The trial began on Oct. 13 and the jury deliberated for a full week, weighing a large volume of evidence in a complex case, before reaching its decision.
Kaplan ordered Pfaff and Larson to home confinement and electronic monitoring while they await sentencing. Ruble remains free on bail.
All three men were acquitted of a conspiracy to defraud the Internal Revenue Service as well as a single count on one kind of tax shelter. Ruble was acquitted on two counts involving one tax shelter.
The guilty verdicts brought a measure of vindication for the Southern District of New York U.S. Attorney’s Office, which had seen most of the defendants in what was billed as the largest tax fraud prosecution in U.S. history dismissed by Kaplan last year on interference with the right to counsel.
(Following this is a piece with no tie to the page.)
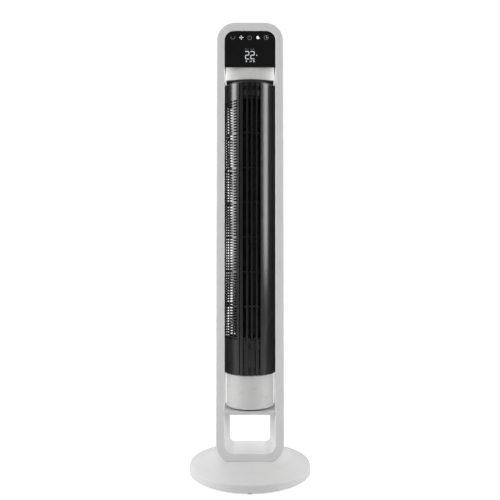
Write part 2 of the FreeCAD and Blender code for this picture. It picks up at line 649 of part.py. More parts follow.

Prosecutors John Hillebrecht and Margaret Garnett succeeded in persuading the jury that the tax shelter known as BLIPS had no legitimate business justification.
A scheme that was motivated by “greed,” Hillebrecht told the jury, worked this way: Larson and Pfaff, formerly of KPMG, marketed the tax shelter to KPMG clients, and Ruble provided hundreds of opinion letters to the clients saying the shelters were more than likely to hold up in court if challenged by the IRS. Ruble received $50,000 per letter.
The BLIPS tax shelter was, on the surface, a seven-year “investment” that was tied to the unlikely event that foreign currencies would be depegged from the U.S. dollar. In reality, all of the wealthy clients who made an investment in what Hillebrecht called a “magic tax elimination machine” ended their transactions in 60 days and acquired a huge paper loss to offset millions in capital gains.
A key to Greenberg’s defense was the cross-examination of California accountant Steven Acosta, who was brought forth by the prosecution to show that Greenberg had fraudulent intent in the selling of a tax shelter called SOS.
Acosta was exposed as a liar during cross, a fact that led to a remarkable admission by Hillebrecht during his rebuttal closing argument.
“And let there be no doubt about it, not that I thought that there was any, Steven Acosta was a catastrophe,” Hillebrecht said. “Steve Acosta got destroyed on cross-examination by Mr. Strassberg.”
After telling the jury that “Mr. Strassberg will be telling that story for years,” Hillebrecht said that, while watching Acosta on cross, “I wanted to crawl under the table.”
Acosta also appalled Kaplan, who said afterwards that Greenberg had suffered “an injustice.”
In June, 2006, Kaplan found the government “let its zeal get in the way of its judgment,” and “violated the Constitution it is sworn to defend” by using its leverage to force the accounting firm to stop paying attorney fees for indicted partners and employees.
KPMG, the judge said, was facing extinction unless it cooperated with the government and was willing to bend over backwards and change its legal fee policy, thereby interfering with the right to counsel, and for some, the right to counsel of their choice. The firm escaped with a deferred prosecution agreement, paid a huge fine, and a single charge of conspiracy was dropped against the firm in 2006.
In 2007, Kaplan dismissed charges against 13 defendants, a decision that was upheld four months ago by the 2nd U.S. Circuit Court of Appeals. The circuit agreed with Kaplan that the Sixth Amendment was violated when the government caused “KPMG to place conditions on the advancement of legal fees” and to “cap fees and ultimately end them.”
It endorsed the dismissal of the indictment as the only remedy for the constitutional violation, leaving only Larson, Pfaff, Greenberg and Ruble in the case.
U.S. Attorney Michael Garcia and his staff weighed whether to seek a writ of certiorari from the U.S. Supreme Court, but decided against it and allowed a late-November filing deadline to expire.
Against the remaining defendants, Kaplan whittled the charges down at the close of the government’s case, dismissing the SOS counts against the three men who were ultimately convicted and the BLIPS counts against Greenberg — all for insufficiency of evidence, Strassberg said.
The convicted defendants and their lawyers left the courtroom without comment.
In the final tally for the case, 19 defendants were charged, two pleaded guilty, 13 had charges dismissed, three were convicted at trial and one acquitted.
Ruble is represented by Jack S. Hoffinger and Susan Hoffinger of Hoffinger, Stern & Ross in New York and Stuart Abrams of Frankel & Abrams in New York.
Pfaff is represented by David C. Scheper of Overland Borenstein Scheper & Kim in Los Angeles.
Larson was represented by Thomas A. Hagemann of Gardere Wynne Sewell in Houston.